最近各所で講演に呼ばれるたびに、しつこくこの図を使って話しているのですが、この生態系図がやたらと好評で、色々感想をいただいています。

この生態系図は、クリエイターと一言で言っても、多様な人がいるし、循環することに意味があるという図。
支払える賃料も異なるし、必要とする場も異なるので、これから層・食えてる層・売れてる層として分類した。特筆すべきは、売れてる層・食えてる層・これから層のどの層も、街において大事な資源だということ。みんながこの街で育ち、自分らしく活躍することが、街の未来にとって大事なことだ。

せっかく京都で学んで京都で活動したくても、場所がなかったら離れてしまう。場所があったら、未だここで頑張ってみるかという気にさせる。不動産にはそういう力があると思っている。

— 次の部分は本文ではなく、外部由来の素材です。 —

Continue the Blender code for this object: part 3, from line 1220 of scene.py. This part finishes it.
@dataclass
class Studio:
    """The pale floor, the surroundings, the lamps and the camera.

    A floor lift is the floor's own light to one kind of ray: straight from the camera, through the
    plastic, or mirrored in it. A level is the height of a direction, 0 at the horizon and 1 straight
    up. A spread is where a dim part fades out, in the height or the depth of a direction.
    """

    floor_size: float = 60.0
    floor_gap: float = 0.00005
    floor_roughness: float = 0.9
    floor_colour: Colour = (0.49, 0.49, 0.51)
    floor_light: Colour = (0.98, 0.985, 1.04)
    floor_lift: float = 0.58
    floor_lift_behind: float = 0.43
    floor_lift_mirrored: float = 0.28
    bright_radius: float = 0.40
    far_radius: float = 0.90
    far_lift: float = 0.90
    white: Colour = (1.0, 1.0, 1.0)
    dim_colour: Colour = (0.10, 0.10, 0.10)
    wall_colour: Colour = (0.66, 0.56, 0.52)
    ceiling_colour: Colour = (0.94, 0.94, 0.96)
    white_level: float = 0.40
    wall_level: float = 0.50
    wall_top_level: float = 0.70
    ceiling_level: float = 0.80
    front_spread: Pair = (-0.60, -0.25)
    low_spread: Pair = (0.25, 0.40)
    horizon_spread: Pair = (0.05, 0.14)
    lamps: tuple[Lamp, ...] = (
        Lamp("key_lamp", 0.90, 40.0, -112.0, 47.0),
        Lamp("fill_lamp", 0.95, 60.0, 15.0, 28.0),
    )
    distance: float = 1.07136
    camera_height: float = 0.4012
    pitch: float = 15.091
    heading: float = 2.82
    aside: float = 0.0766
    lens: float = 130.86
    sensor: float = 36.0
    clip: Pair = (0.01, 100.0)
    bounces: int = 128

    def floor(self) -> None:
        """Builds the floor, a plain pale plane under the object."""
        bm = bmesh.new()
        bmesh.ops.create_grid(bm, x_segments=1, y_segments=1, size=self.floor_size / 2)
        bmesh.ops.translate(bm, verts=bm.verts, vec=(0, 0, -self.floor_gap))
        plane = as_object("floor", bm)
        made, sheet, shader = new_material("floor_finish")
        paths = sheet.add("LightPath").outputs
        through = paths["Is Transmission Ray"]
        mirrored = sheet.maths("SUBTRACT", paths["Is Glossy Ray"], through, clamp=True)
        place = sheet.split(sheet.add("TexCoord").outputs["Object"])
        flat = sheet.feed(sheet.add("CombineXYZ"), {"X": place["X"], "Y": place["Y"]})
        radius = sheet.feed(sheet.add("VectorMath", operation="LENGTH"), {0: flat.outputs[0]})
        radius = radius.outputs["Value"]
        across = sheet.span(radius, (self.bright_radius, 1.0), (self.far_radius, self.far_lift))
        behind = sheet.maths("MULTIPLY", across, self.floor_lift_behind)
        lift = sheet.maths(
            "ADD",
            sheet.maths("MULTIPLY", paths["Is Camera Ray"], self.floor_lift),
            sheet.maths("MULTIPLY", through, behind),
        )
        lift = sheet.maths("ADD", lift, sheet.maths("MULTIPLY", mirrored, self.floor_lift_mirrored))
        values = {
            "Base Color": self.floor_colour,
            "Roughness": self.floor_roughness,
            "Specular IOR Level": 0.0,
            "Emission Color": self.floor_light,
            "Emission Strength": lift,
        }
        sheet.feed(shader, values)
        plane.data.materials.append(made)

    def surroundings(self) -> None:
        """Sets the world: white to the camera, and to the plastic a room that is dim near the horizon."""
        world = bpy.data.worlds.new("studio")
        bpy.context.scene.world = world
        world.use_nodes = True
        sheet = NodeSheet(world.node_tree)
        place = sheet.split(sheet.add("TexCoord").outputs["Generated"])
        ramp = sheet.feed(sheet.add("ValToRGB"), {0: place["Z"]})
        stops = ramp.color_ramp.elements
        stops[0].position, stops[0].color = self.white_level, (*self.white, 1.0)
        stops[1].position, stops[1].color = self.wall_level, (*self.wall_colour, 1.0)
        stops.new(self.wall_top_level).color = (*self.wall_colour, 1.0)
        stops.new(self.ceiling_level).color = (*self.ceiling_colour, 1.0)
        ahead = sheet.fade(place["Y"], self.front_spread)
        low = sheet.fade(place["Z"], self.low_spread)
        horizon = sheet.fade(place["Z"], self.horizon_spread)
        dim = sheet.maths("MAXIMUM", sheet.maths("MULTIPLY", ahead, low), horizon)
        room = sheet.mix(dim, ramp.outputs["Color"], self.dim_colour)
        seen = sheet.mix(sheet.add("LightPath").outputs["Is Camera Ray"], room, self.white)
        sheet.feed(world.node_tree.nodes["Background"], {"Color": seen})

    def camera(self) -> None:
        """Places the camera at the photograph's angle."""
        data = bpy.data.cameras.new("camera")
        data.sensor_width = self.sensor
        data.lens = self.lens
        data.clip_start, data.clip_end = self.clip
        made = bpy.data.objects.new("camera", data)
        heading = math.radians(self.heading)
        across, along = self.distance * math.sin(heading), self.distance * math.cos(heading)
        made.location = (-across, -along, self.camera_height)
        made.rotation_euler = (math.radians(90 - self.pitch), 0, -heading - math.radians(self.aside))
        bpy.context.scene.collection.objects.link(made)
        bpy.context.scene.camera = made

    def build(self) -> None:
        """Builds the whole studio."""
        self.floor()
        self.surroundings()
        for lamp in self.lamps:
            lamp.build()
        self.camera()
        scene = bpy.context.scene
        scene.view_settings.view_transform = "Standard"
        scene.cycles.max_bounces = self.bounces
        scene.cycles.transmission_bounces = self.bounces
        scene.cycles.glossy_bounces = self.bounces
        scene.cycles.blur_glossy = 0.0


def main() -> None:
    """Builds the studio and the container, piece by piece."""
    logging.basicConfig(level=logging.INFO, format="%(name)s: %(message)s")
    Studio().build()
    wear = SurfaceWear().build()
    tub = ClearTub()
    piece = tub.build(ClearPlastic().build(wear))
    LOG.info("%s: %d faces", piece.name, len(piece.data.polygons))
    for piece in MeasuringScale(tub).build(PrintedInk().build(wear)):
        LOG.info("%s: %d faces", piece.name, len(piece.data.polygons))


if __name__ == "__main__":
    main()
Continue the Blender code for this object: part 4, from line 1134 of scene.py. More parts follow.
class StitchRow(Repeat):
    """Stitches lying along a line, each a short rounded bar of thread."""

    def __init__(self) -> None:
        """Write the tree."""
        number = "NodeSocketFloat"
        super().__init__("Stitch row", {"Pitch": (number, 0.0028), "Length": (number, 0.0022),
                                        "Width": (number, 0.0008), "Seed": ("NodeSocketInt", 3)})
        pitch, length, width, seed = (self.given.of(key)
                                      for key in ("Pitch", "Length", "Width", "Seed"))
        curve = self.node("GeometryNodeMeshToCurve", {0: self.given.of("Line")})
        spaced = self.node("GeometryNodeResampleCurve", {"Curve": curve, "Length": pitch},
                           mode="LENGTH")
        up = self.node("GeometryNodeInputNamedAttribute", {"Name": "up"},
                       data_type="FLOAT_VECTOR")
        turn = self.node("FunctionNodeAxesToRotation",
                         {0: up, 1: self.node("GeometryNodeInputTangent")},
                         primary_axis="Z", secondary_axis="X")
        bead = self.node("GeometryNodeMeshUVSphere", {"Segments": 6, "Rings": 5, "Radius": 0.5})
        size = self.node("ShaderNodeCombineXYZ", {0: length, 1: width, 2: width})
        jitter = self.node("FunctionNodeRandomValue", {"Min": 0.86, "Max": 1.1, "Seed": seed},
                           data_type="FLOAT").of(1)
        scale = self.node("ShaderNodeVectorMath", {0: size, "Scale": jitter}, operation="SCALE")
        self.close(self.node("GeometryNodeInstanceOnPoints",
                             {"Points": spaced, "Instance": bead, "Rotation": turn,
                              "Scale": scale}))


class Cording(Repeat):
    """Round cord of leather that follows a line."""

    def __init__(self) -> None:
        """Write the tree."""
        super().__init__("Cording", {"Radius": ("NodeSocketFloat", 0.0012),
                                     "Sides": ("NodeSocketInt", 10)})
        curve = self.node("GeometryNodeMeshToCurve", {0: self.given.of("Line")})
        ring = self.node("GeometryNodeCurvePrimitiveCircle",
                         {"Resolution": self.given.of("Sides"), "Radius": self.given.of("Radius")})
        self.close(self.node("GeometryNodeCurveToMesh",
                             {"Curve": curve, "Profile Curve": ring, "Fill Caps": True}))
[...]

これまで、京都では、それぞれに必要とされる場を10年ほど作り続けてきた。
グラデーションに合わせた場を網羅できていると、これから層だった人が軌道に乗り、食えてる層に行く時にも手助けできる。例えば、売れてる層からこれから層へ、雇用が生まれたり、業種を超えた同層での協業といった循環もあるかもしれない。
そんな意味を込めて作った生態系図であった。

で、本題はここから。
その図を作っていた時には失念していた視点だが、どんどんこの図の上に昇っていこうというのが、もはや昭和的価値観だった。
「不動産を借りて(若しくは買って)店を構える」が最終のゴールのように思われがちだけど、皆が皆、店を持つことを求めているわけではない。実力があっても、店を持たなくてもいい。先日、友人の屋台イベントでトークに呼ばれて、自分でそう話していて、自分の言葉に納得した。
そういえば、何年待ちのパン屋さん、ヒヨリブロートの塚本さんは、最初から店を持たず通販のみを前提としていると、本で読んだ

高度成長期に作られた住宅双六のように、一軒家を建てることが、今や最終ゴールではなくなったのと同様に、だ。先日会った同業の友人は、不動産をたぶん10戸は持っているけど、最終的にはキャンピングカーで暮らしたいと言っていた。

これは、場所を設える側において、非常に大切な観点だと思う。それぞれの人生のタイミングで、必要な場は多様化している。寄り添うことが大切で、勝手に決めつけていると、市場の価値観とずれてしまう。
また、若き不動産所有者が40才にもなると周りにも増えてきて、不動産を所有することの意味も変わり始めている。俺は買えるんだ!から、やりたい事を試してみたいツールに。自分もそんな感じでビルを買ったから、これはよく理解できる。

人生双六のない我々の道は荒野だが、だからこそバリエーション豊かな寄り添い方が必要なのだと思う。